Within a short period of three years, the Congress had accepted the use of Indian languages in its deliberations, at least as a concession to the dominant spirit of the occasion. But this use of the Indian vernaculars was different from the function assigned to the use of English in the Annual Congresses. Indian vernaculars came to be used for emotive appeal, for pungent metaphors closer to the heart of the audience, for satire and cynicism, daring personal attacks, with the power to arouse the passions of the audience. A fine illustration of this exploitation of the vernacular is found in the speech of Lala Murlidhar in Urdu in the Nagpur Congress of 1891.

The top Congress leadership used English not only because that was the only language mutually intelligible to the cross sections of the leadership, hailing from the various regions of the country, but also because the leadership was trained using that language and it also suited their style of functioning.

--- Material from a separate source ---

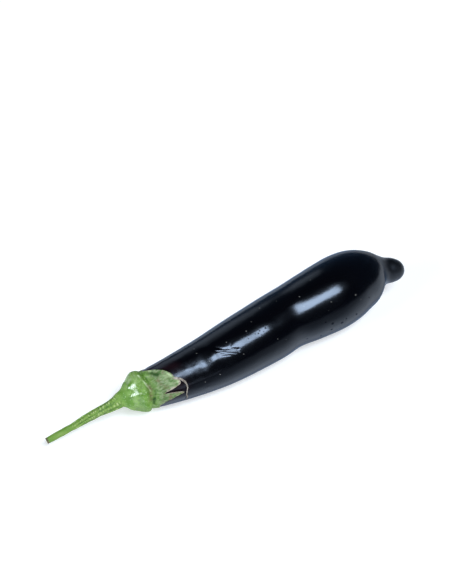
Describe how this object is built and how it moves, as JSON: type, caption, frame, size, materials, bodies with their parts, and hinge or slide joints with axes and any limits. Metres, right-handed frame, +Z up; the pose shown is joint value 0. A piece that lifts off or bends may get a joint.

A functional separation between cool and calculated deliberations, on the one hand, and the arousal of passions for an effective building up of a following on the other, was established. There was recognition that English could not be expected to perform all the functions of communication. English was effective in certain spheres and worthless or handicapped in several others, wherein only a vernacular could perform the desired functions effectively. So, the Indian vernacular intruded into the deliberations of the Indian National Congress unobtrusively, much before the agitation politics and radicalization of the Congress programs set in.

The wider participation of the people from different walks of life had brought in some use of the vernaculars, but this did not ensure the radicalization of politics yet, thus suggesting no causal relationship between the two in Indian National Congress. Over the years there was a much closer relation established between the radicalization of political programs and the use of the Indian vernaculars. Generally speaking, use of the vernaculars preceded the radicalization and agitation programs. However, it was an issue of language and linguistic identity that quickened the process of radicalization of political programs in India. The split in the Congress, witnessed in Surat in 1907, followed the partition of Bengal.

4. THE PARTITION OF BENGAL

The proposal for the partition of Bengal was mooted as part of the re-distribution of various British Indian provinces for administrative reasons since 1867-68, but such proposals did not materialize in full scope until Lord Curzon, the Viceroy, took up the matter. The plan for the partition of Bengal was revealed in 1903 and was announced as official policy in July 1905. The policy was to become effective from December 1905. This started a turbulent period in Indian politics. The partition of Bengal awakened the Indian masses and helped bring their participation in agitation politics.

It was the decision of Lord Curzon to divide a linguistically homogeneous community into two religiously heterogeneous groups that started the agitation. The partition of Bengal was made to look like a partition based on religion by the British Indian Government, but the entire country took it as a vivisection of a single linguistic body-politic. Until then there was no formal evidence of language becoming a candidate for political activities in such a magnitude. Even the Hindu-Urdu controversy and the attendant Devanagari-Urdu script controversy for writing Hindi/Hindustani, which started well ahead of the partition of Bengal but was raging in north India simultaneously during the period of partition of Bengal, had just a limited influence in Indian politics as a whole, since the matter was then viewed only as a provincial issue. In essence, the Hindi-Urdu controversy did not lead on to the radicalization of national politics unlike the partition of Bengal.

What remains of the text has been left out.